◆ What to produce: Write out the whole listing again, exactly.
___ Information supplied ___
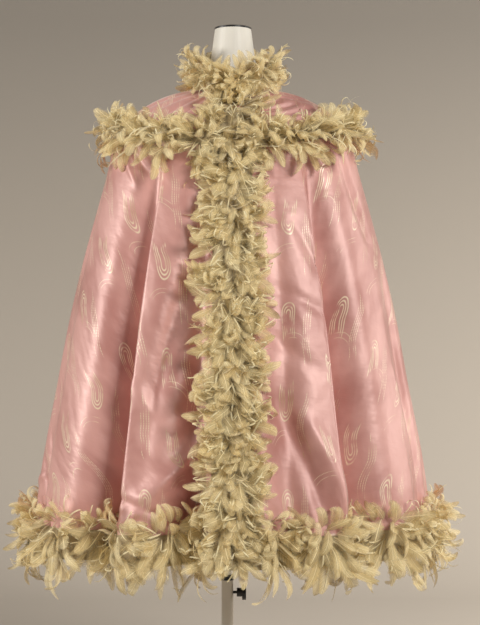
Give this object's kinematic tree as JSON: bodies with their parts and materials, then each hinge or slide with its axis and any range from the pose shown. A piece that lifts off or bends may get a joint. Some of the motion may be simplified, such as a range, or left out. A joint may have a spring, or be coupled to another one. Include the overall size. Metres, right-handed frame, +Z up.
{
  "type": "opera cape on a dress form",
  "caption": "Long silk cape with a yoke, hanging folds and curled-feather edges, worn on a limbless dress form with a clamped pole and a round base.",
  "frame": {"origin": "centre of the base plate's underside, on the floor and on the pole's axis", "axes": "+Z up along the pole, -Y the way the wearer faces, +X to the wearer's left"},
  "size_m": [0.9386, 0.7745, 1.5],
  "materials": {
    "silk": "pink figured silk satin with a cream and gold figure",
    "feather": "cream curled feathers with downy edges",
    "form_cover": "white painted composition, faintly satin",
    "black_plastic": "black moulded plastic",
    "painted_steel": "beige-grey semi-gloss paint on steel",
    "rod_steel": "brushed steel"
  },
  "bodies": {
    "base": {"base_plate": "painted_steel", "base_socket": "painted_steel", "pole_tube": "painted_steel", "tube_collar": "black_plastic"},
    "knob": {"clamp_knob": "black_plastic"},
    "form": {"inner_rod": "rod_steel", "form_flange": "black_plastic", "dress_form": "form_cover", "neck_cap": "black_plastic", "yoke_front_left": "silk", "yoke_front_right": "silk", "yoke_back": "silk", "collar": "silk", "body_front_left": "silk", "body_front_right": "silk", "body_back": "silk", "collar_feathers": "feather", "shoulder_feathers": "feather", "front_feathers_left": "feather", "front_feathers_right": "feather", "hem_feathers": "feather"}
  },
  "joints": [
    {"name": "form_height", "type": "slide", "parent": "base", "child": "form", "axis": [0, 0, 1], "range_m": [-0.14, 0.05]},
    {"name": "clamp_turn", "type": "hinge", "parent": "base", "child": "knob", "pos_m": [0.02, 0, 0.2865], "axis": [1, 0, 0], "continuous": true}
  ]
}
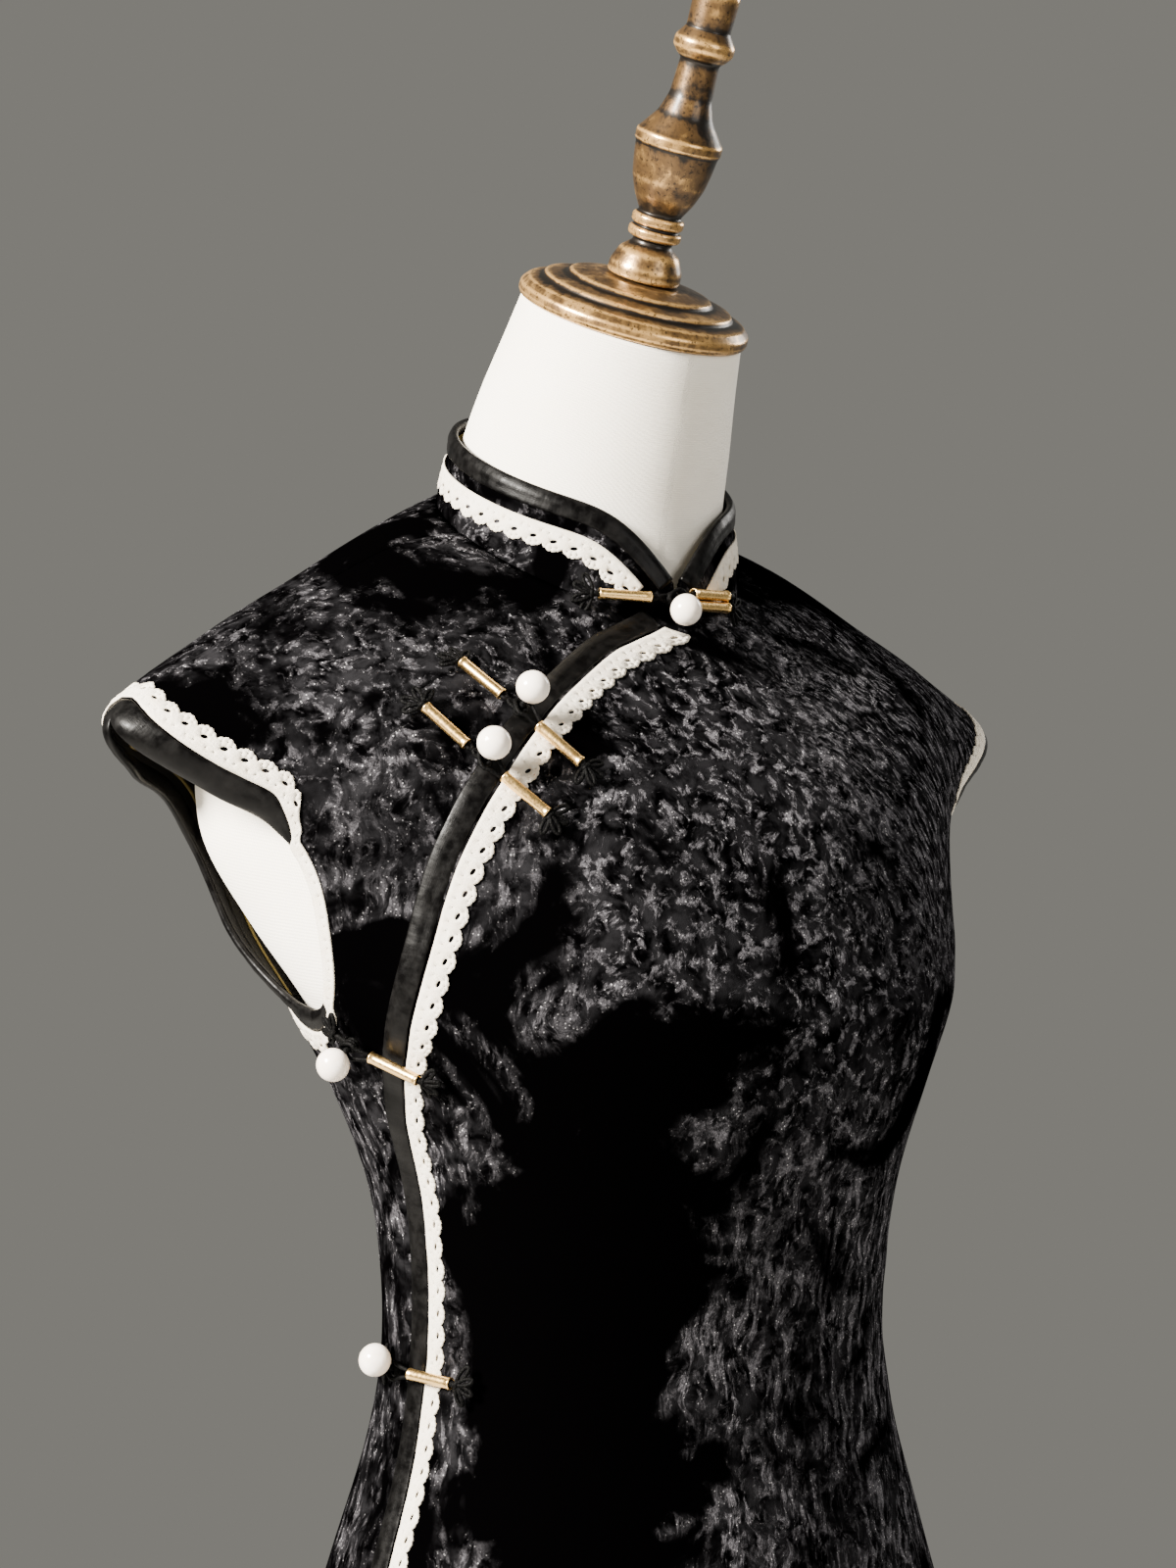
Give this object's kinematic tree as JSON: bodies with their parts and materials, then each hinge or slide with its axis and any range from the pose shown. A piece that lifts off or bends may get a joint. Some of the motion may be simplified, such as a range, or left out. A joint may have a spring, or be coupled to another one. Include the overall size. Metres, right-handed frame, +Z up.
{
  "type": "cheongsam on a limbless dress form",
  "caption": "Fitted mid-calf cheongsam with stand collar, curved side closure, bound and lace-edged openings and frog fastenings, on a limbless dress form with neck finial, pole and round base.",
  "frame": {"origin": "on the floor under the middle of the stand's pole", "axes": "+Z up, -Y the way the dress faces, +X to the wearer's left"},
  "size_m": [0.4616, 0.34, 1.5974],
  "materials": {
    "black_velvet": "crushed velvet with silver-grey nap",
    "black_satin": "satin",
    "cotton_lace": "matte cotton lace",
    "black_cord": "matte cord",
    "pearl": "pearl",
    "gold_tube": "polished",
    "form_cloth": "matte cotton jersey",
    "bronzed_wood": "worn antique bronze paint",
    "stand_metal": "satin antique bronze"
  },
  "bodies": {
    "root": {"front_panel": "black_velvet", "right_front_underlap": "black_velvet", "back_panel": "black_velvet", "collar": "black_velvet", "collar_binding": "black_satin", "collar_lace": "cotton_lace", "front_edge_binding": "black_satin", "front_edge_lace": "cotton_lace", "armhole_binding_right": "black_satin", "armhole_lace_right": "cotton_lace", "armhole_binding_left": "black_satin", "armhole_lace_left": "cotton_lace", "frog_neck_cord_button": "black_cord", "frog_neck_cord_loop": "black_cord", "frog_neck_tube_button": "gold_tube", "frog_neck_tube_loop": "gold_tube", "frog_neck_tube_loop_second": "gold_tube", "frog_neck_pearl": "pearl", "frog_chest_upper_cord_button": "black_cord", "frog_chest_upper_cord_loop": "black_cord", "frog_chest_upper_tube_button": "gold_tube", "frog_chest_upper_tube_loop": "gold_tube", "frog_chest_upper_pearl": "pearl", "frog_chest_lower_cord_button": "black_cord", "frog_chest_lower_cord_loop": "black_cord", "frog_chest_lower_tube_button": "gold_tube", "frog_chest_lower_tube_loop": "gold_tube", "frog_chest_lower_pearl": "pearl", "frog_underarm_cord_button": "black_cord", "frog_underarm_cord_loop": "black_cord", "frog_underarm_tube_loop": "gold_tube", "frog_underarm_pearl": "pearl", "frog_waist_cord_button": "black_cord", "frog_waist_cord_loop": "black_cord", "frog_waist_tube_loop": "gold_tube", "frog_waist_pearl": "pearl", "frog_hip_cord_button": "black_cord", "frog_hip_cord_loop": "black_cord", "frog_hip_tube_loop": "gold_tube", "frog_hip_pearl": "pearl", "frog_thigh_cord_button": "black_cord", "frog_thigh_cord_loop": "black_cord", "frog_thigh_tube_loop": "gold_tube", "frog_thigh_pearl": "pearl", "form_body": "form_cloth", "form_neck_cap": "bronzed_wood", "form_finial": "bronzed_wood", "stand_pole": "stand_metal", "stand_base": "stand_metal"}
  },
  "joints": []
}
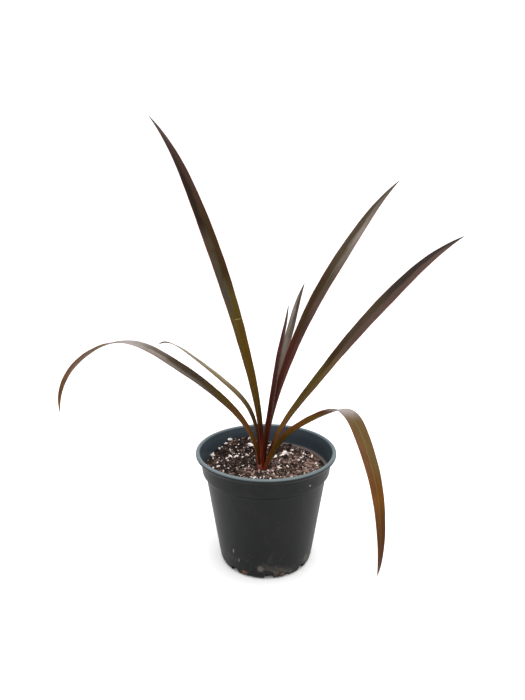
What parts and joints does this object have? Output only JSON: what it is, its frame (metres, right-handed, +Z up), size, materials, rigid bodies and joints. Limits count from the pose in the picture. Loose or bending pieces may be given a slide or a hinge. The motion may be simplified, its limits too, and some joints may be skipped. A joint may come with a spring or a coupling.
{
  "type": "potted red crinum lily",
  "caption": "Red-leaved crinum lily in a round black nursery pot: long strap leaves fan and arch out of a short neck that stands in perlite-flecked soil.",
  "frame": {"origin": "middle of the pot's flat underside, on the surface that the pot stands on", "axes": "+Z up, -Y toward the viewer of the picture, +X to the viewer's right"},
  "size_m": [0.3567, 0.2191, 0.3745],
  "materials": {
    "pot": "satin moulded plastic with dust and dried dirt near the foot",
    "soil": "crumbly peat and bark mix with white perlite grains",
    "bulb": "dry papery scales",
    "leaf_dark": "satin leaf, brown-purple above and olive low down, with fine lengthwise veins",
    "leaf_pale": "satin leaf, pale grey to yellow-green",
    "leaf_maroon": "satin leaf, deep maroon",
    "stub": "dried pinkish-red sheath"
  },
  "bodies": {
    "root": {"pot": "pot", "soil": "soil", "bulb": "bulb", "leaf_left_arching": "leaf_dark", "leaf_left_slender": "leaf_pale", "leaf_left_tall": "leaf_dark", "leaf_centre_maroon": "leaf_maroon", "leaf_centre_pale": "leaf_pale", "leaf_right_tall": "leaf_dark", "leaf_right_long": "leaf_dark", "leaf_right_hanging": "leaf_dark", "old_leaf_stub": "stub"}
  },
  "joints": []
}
___
◆ Exercise solution:
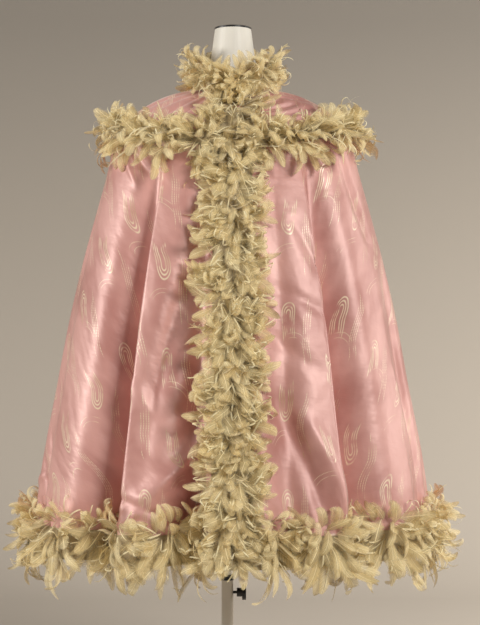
Give this object's kinematic tree as JSON: bodies with their parts and materials, then each hinge or slide with its axis and any range from the pose shown. A piece that lifts off or bends may get a joint. Some of the motion may be simplified, such as a range, or left out. A joint may have a spring, or be coupled to another one. Include the overall size. Metres, right-handed frame, +Z up.
{
  "type": "opera cape on a dress form",
  "caption": "Long silk cape with a yoke, hanging folds and curled-feather edges, worn on a limbless dress form with a clamped pole and a round base.",
  "frame": {"origin": "centre of the base plate's underside, on the floor and on the pole's axis", "axes": "+Z up along the pole, -Y the way the wearer faces, +X to the wearer's left"},
  "size_m": [0.9386, 0.7745, 1.5],
  "materials": {
    "silk": "pink figured silk satin with a cream and gold figure",
    "feather": "cream curled feathers with downy edges",
    "form_cover": "white painted composition, faintly satin",
    "black_plastic": "black moulded plastic",
    "painted_steel": "beige-grey semi-gloss paint on steel",
    "rod_steel": "brushed steel"
  },
  "bodies": {
    "base": {"base_plate": "painted_steel", "base_socket": "painted_steel", "pole_tube": "painted_steel", "tube_collar": "black_plastic"},
    "knob": {"clamp_knob": "black_plastic"},
    "form": {"inner_rod": "rod_steel", "form_flange": "black_plastic", "dress_form": "form_cover", "neck_cap": "black_plastic", "yoke_front_left": "silk", "yoke_front_right": "silk", "yoke_back": "silk", "collar": "silk", "body_front_left": "silk", "body_front_right": "silk", "body_back": "silk", "collar_feathers": "feather", "shoulder_feathers": "feather", "front_feathers_left": "feather", "front_feathers_right": "feather", "hem_feathers": "feather"}
  },
  "joints": [
    {"name": "form_height", "type": "slide", "parent": "base", "child": "form", "axis": [0, 0, 1], "range_m": [-0.14, 0.05]},
    {"name": "clamp_turn", "type": "hinge", "parent": "base", "child": "knob", "pos_m": [0.02, 0, 0.2865], "axis": [1, 0, 0], "continuous": true}
  ]
}
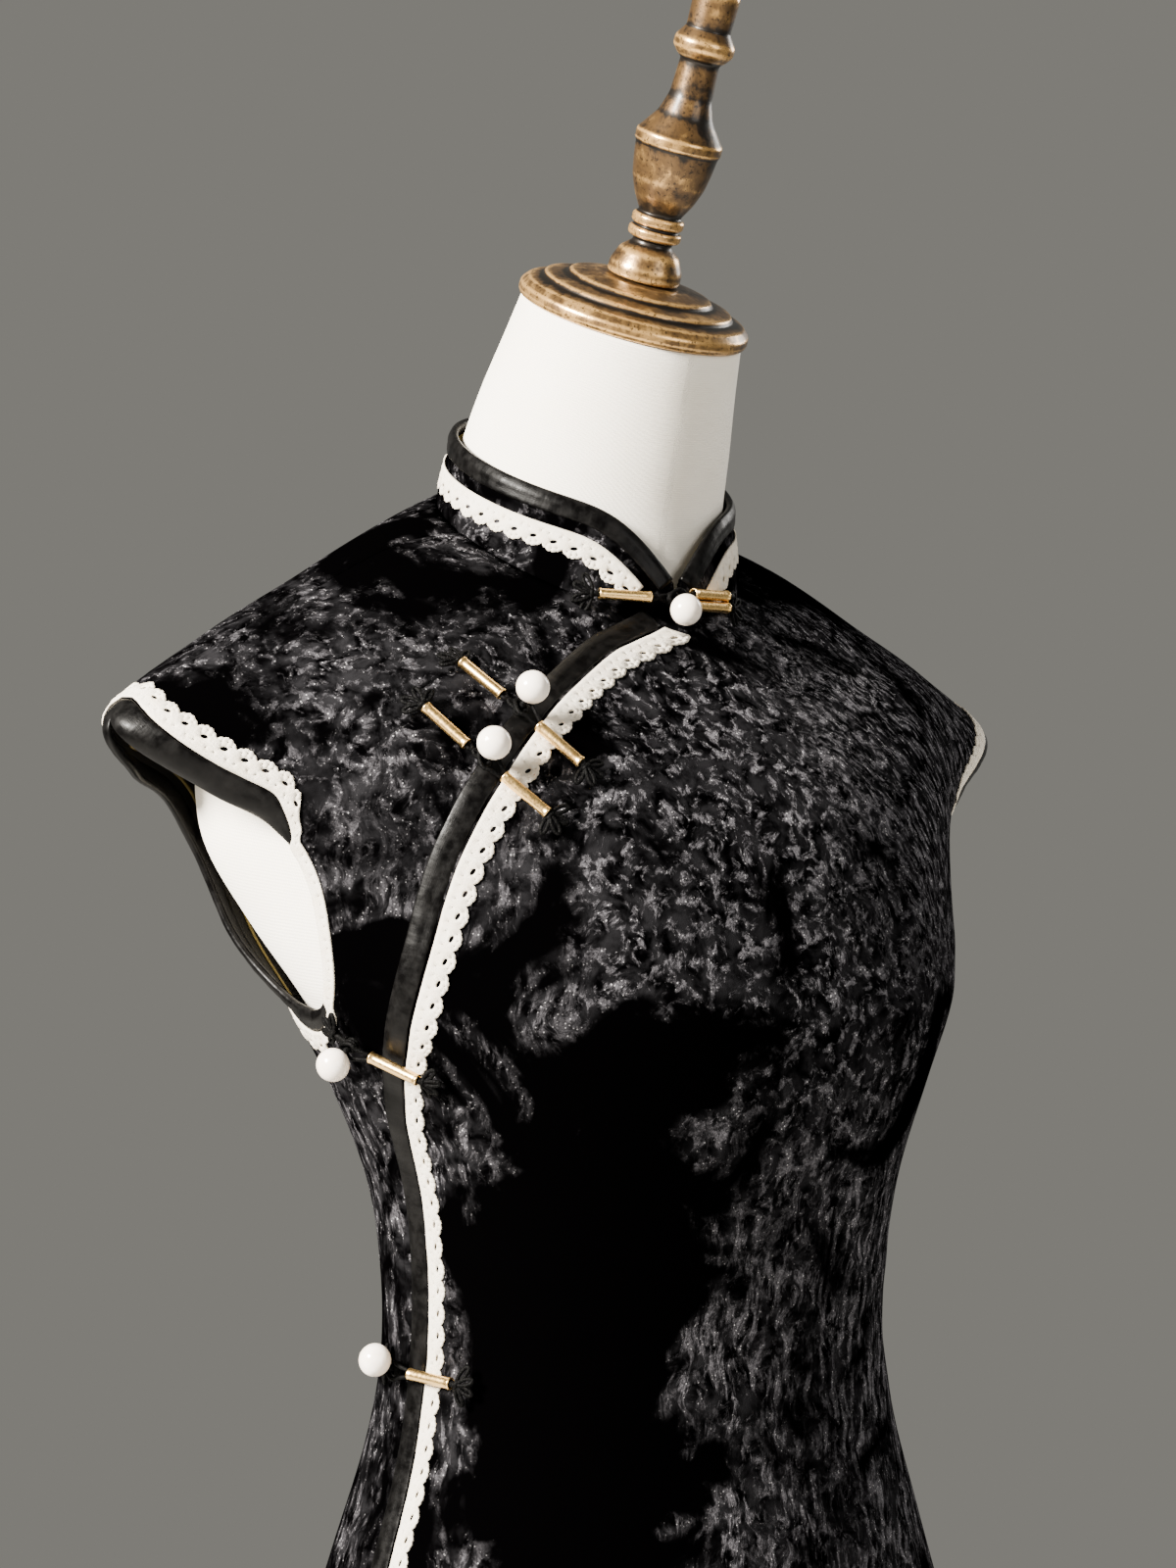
Give this object's kinematic tree as JSON: bodies with their parts and materials, then each hinge or slide with its axis and any range from the pose shown. A piece that lifts off or bends may get a joint. Some of the motion may be simplified, such as a range, or left out. A joint may have a spring, or be coupled to another one. Include the overall size. Metres, right-handed frame, +Z up.
{
  "type": "cheongsam on a limbless dress form",
  "caption": "Fitted mid-calf cheongsam with stand collar, curved side closure, bound and lace-edged openings and frog fastenings, on a limbless dress form with neck finial, pole and round base.",
  "frame": {"origin": "on the floor under the middle of the stand's pole", "axes": "+Z up, -Y the way the dress faces, +X to the wearer's left"},
  "size_m": [0.4616, 0.34, 1.5974],
  "materials": {
    "black_velvet": "crushed velvet with silver-grey nap",
    "black_satin": "satin",
    "cotton_lace": "matte cotton lace",
    "black_cord": "matte cord",
    "pearl": "pearl",
    "gold_tube": "polished",
    "form_cloth": "matte cotton jersey",
    "bronzed_wood": "worn antique bronze paint",
    "stand_metal": "satin antique bronze"
  },
  "bodies": {
    "root": {"front_panel": "black_velvet", "right_front_underlap": "black_velvet", "back_panel": "black_velvet", "collar": "black_velvet", "collar_binding": "black_satin", "collar_lace": "cotton_lace", "front_edge_binding": "black_satin", "front_edge_lace": "cotton_lace", "armhole_binding_right": "black_satin", "armhole_lace_right": "cotton_lace", "armhole_binding_left": "black_satin", "armhole_lace_left": "cotton_lace", "frog_neck_cord_button": "black_cord", "frog_neck_cord_loop": "black_cord", "frog_neck_tube_button": "gold_tube", "frog_neck_tube_loop": "gold_tube", "frog_neck_tube_loop_second": "gold_tube", "frog_neck_pearl": "pearl", "frog_chest_upper_cord_button": "black_cord", "frog_chest_upper_cord_loop": "black_cord", "frog_chest_upper_tube_button": "gold_tube", "frog_chest_upper_tube_loop": "gold_tube", "frog_chest_upper_pearl": "pearl", "frog_chest_lower_cord_button": "black_cord", "frog_chest_lower_cord_loop": "black_cord", "frog_chest_lower_tube_button": "gold_tube", "frog_chest_lower_tube_loop": "gold_tube", "frog_chest_lower_pearl": "pearl", "frog_underarm_cord_button": "black_cord", "frog_underarm_cord_loop": "black_cord", "frog_underarm_tube_loop": "gold_tube", "frog_underarm_pearl": "pearl", "frog_waist_cord_button": "black_cord", "frog_waist_cord_loop": "black_cord", "frog_waist_tube_loop": "gold_tube", "frog_waist_pearl": "pearl", "frog_hip_cord_button": "black_cord", "frog_hip_cord_loop": "black_cord", "frog_hip_tube_loop": "gold_tube", "frog_hip_pearl": "pearl", "frog_thigh_cord_button": "black_cord", "frog_thigh_cord_loop": "black_cord", "frog_thigh_tube_loop": "gold_tube", "frog_thigh_pearl": "pearl", "form_body": "form_cloth", "form_neck_cap": "bronzed_wood", "form_finial": "bronzed_wood", "stand_pole": "stand_metal", "stand_base": "stand_metal"}
  },
  "joints": []
}
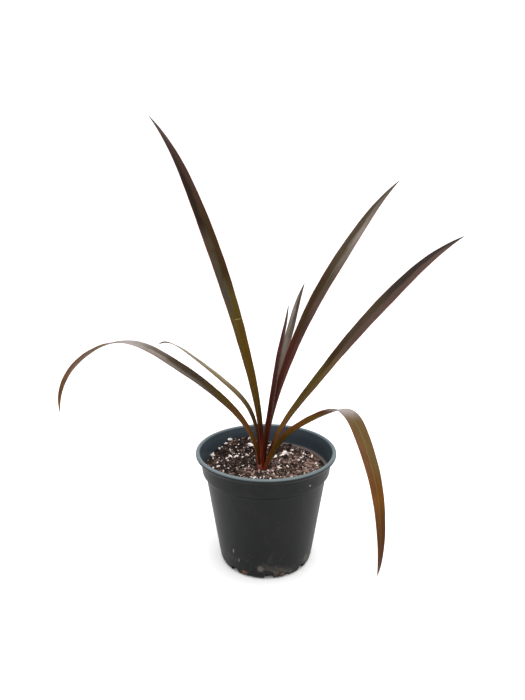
What parts and joints does this object have? Output only JSON: what it is, its frame (metres, right-handed, +Z up), size, materials, rigid bodies and joints. Limits count from the pose in the picture. Loose or bending pieces may be given a slide or a hinge. The motion may be simplified, its limits too, and some joints may be skipped. A joint may come with a spring or a coupling.
{
  "type": "potted red crinum lily",
  "caption": "Red-leaved crinum lily in a round black nursery pot: long strap leaves fan and arch out of a short neck that stands in perlite-flecked soil.",
  "frame": {"origin": "middle of the pot's flat underside, on the surface that the pot stands on", "axes": "+Z up, -Y toward the viewer of the picture, +X to the viewer's right"},
  "size_m": [0.3567, 0.2191, 0.3745],
  "materials": {
    "pot": "satin moulded plastic with dust and dried dirt near the foot",
    "soil": "crumbly peat and bark mix with white perlite grains",
    "bulb": "dry papery scales",
    "leaf_dark": "satin leaf, brown-purple above and olive low down, with fine lengthwise veins",
    "leaf_pale": "satin leaf, pale grey to yellow-green",
    "leaf_maroon": "satin leaf, deep maroon",
    "stub": "dried pinkish-red sheath"
  },
  "bodies": {
    "root": {"pot": "pot", "soil": "soil", "bulb": "bulb", "leaf_left_arching": "leaf_dark", "leaf_left_slender": "leaf_pale", "leaf_left_tall": "leaf_dark", "leaf_centre_maroon": "leaf_maroon", "leaf_centre_pale": "leaf_pale", "leaf_right_tall": "leaf_dark", "leaf_right_long": "leaf_dark", "leaf_right_hanging": "leaf_dark", "old_leaf_stub": "stub"}
  },
  "joints": []
}